A major governance and accountability storm is brewing within Kenya’s tax system after the Auditor General revealed that the Kenya Revenue Authority (KRA) issued thousands of tax compliance certificates to individuals and entities that still had outstanding tax liabilities.

The findings, which have triggered widespread concern among policymakers and the public, point to systemic weaknesses that could undermine the integrity of the country’s revenue collection framework.

According to the Auditor General’s report, a total of 3,054 tax compliance certificates (TCCs) were issued to taxpayers who collectively owed up to KSh 3.1 billion in unpaid taxes.

This revelation has raised serious questions about how such certificates—meant to confirm that a taxpayer is fully compliant—were granted despite clear evidence of existing liabilities.

At face value, a tax compliance certificate is one of the most important documents in Kenya’s financial ecosystem. It is often required when bidding for government tenders, securing contracts, processing business licenses, or even applying for jobs in certain sectors.

In essence, it serves as an official endorsement that an individual or company has met all its tax obligations. The idea that thousands of such certificates may have been issued irregularly strikes at the heart of public trust.

What makes the situation particularly alarming is the scale of the discrepancy. KSh 3.1 billion is not a trivial amount—it represents revenue that could have been used to fund critical public services such as healthcare, education, and infrastructure.

Instead, the report suggests that some taxpayers may have benefited from a system that allowed them to appear compliant while still owing significant sums to the government.

The implications go beyond lost revenue. By issuing compliance certificates to non-compliant taxpayers, the system potentially created an uneven playing field.

Businesses and individuals who diligently meet their tax obligations may have found themselves competing against others who, despite owing taxes, were still able to access opportunities that require compliance certification. This not only undermines fairness but also discourages voluntary tax compliance.

The scandal also raises deeper institutional questions about internal controls within KRA. How were these certificates issued? Were there system loopholes, human errors, or deliberate manipulation involved? Were there instances of collusion or corruption? These are the questions now dominating public discourse as stakeholders demand answers.

Experts suggest that the issue could stem from weaknesses in data integration and verification systems. If KRA’s internal databases are not fully synchronized or updated in real time, it is possible for certificates to be issued based on incomplete or outdated information. However, given the magnitude of the figures involved, many believe that technical errors alone cannot fully explain the situation.

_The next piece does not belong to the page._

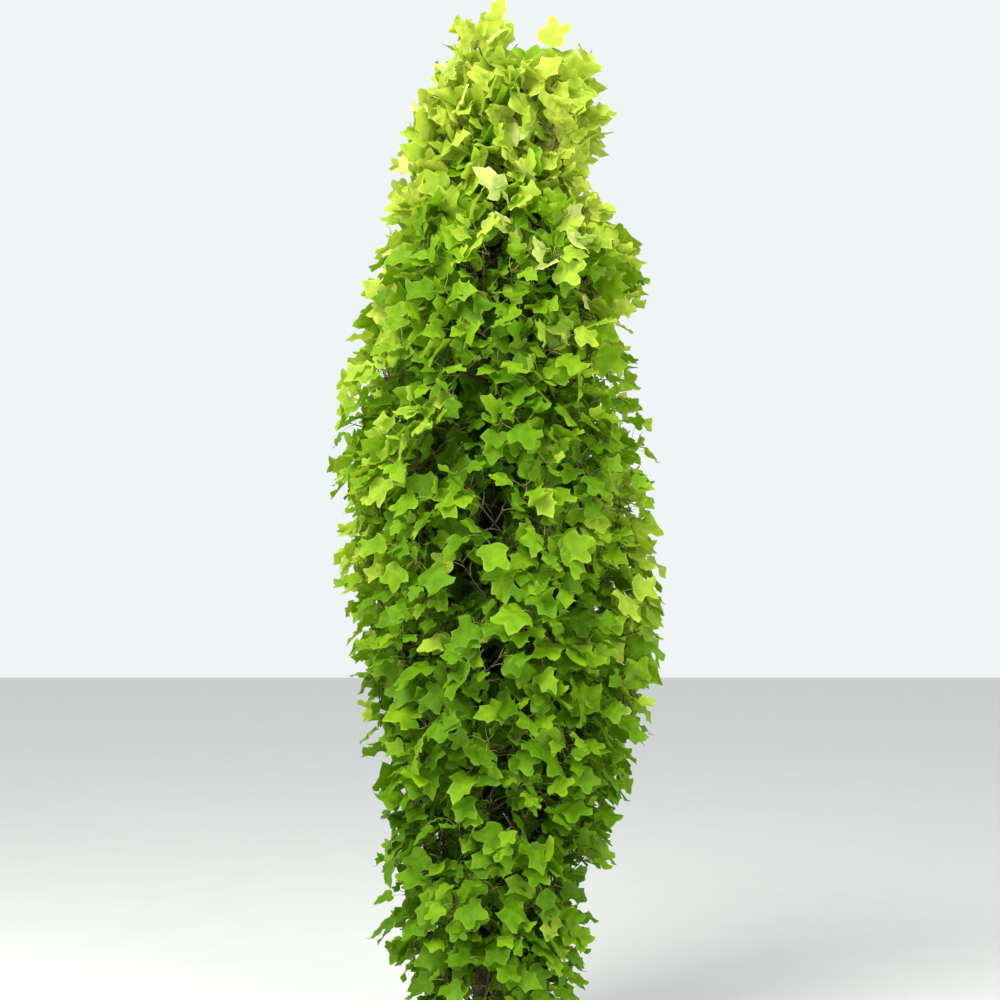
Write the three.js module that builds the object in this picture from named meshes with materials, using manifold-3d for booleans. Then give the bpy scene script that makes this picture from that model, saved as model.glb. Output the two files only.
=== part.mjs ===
// A columnar tulip tree, rooted in the ground.
//
// Millimetres, +Z up. The origin is the middle of the flat cut under the trunk, at ground level.
// +X is to the right, and -Y is towards a viewer who stands in front.
//
// One trunk runs up through the crown. Boughs leave it in a spiral and rise steeply. Each ends in a
// mass of foliage: one stem, twigs that run from the stem out to sites near the crown's outline,
// and four-lobed leaves. The masses share the crown between them, and one more stands on the trunk.
// A mass's stem and twigs stay inside its borders. Its leaves may hang a little way over them, where
// they stand clear of every other mass.

import * as THREE from "three";
import Module from "manifold-3d";

const wasm = await Module();
wasm.setup();
const { Manifold, Mesh } = wasm;

// The whole tree
const TREE_HEIGHT = 4100;
const FIT_GAP = 0.3; // clearance where one piece stands on another
const GOLDEN_TURN = Math.PI * (3 - Math.sqrt(5)); // turn from each bough or twig to the next

// Trunk: leans right from its foot, and bows back towards its tip
const TRUNK_TOP = 3330;
const TRUNK_FOOT_RADIUS = 39;
const TRUNK_TOP_RADIUS = 9;
const TRUNK_TAPER = 1.2;
const TRUNK_SIDES = 15;
const TRUNK_RINGS = 13;
const RING_SPACING_POWER = 2.2; // rings lie closer together near the foot
const BOW_REACH = 76;
const BOW_HEIGHT = 2300;
const SWAY_REACH = 9;
const SWAY_HEIGHT = 520; // height in which the sway turns by one radian
const FLARE_REACH = 27;
const FLARE_HEIGHT = 62;
const FLARE_LOBES = 5;

// Crown: how far the leaf tips reach from its middle line, to the left and to the right
const CROWN_X = 74;
const CROWN_OUTLINE = [
  { height: 150, left: 250, right: 240 },
  { height: 300, left: 400, right: 355 },
  { height: 480, left: 495, right: 400 },
  { height: 640, left: 470, right: 350 },
  { height: 780, left: 470, right: 480 },
  { height: 1000, left: 480, right: 520 },
  { height: 1360, left: 580, right: 630 },
  { height: 1780, left: 622, right: 655 },
  { height: 2340, left: 651, right: 620 },
  { height: 2730, left: 608, right: 562 },
  { height: 2930, left: 550, right: 565 },
  { height: 3120, left: 465, right: 628 },
  { height: 3220, left: 448, right: 560 },
  { height: 3400, left: 412, right: 365 },
  { height: 3600, left: 420, right: 468 },
  { height: 3705, left: 345, right: 480 },
  { height: 3840, left: 250, right: 425 },
  { height: 4000, left: 190, right: 300 },
];
const CROWN_FOOT = 130; // no leaf hangs lower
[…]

There is also growing concern about accountability. The Auditor General’s findings place pressure on KRA to not only explain how the irregularities occurred but also to identify those responsible. Calls are mounting for thorough investigations, disciplinary action where necessary, and reforms to prevent a recurrence.

For the business community, the revelations introduce a level of uncertainty. Tax compliance has long been a cornerstone of doing business in Kenya, and any perception that the system can be bypassed or manipulated risks eroding confidence. Investors and stakeholders rely on transparent and predictable regulatory systems, and any cracks in that foundation can have broader economic implications.

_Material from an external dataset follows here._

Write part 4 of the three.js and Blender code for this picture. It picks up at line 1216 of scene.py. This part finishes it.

On the policy front, the scandal could prompt tighter controls and stricter verification processes before tax compliance certificates are issued. This may include enhanced digital checks, cross-referencing of taxpayer data, and more rigorous audit trails. While such measures could improve integrity, they may also slow down processes in the short term, affecting businesses that rely on quick certification.

For ordinary Kenyans, the issue touches on a broader concern—fairness. When taxpayers see large sums of unpaid taxes being overlooked while they themselves are subject to strict enforcement, it can breed frustration and reduce willingness to comply. Restoring trust will therefore be critical, not just through investigations but also through visible corrective actions.

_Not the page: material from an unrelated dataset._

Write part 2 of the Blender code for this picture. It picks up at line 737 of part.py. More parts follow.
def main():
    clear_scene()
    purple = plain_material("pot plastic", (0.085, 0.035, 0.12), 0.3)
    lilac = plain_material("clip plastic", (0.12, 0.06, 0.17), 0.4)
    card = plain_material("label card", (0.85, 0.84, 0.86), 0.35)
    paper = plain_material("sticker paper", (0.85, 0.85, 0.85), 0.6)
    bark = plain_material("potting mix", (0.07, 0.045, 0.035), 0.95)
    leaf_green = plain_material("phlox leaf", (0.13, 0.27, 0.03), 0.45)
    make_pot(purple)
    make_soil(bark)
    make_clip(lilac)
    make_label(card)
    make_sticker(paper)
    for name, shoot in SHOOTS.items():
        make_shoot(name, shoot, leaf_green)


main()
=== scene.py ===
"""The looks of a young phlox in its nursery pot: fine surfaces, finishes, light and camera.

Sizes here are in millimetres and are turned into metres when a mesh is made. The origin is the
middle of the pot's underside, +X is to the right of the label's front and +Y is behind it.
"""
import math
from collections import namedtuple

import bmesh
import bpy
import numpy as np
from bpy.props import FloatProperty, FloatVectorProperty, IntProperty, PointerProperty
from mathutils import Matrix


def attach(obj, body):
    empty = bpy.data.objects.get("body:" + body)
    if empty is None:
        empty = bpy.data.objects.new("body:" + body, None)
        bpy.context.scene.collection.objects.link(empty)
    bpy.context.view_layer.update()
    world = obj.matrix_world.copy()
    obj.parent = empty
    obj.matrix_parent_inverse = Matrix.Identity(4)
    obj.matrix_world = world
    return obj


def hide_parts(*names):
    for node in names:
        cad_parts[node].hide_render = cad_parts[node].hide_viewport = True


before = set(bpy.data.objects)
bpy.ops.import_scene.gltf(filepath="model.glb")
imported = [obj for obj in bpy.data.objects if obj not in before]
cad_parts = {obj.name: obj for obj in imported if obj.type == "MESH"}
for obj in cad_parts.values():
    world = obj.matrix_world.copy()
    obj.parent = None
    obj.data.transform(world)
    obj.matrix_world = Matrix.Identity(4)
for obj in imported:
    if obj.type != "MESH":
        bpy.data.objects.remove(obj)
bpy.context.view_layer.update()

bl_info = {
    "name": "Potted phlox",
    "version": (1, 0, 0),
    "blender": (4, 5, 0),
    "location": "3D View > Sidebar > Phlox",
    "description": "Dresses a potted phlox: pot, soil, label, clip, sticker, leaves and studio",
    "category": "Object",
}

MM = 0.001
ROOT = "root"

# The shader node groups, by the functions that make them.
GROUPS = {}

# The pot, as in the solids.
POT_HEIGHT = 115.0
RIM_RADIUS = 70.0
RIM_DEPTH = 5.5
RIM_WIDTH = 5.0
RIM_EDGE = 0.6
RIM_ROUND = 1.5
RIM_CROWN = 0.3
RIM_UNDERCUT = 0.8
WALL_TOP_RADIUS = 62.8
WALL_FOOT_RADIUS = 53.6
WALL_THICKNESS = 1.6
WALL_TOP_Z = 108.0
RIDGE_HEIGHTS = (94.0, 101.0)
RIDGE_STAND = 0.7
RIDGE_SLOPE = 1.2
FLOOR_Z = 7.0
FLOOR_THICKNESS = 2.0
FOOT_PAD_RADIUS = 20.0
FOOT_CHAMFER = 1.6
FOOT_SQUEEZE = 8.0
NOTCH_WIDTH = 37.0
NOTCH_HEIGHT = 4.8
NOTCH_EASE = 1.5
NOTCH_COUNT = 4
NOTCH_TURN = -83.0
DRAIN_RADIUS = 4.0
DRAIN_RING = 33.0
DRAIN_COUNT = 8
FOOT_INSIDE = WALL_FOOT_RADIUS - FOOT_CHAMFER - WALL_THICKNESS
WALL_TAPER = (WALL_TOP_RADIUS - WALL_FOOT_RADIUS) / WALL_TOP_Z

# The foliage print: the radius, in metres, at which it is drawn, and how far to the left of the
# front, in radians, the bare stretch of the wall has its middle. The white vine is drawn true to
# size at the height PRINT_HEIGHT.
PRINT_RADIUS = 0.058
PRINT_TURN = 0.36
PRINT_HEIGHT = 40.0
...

Ultimately, the KRA tax clearance scandal is more than just a technical lapse—it is a test of institutional integrity. How authorities respond in the coming weeks will determine whether this becomes a turning point for reform or another missed opportunity to strengthen accountability in Kenya’s public finance system.

As investigations unfold, all eyes will be on KRA and oversight bodies to ensure transparency, accountability, and meaningful reforms that safeguard the credibility of Kenya’s tax system.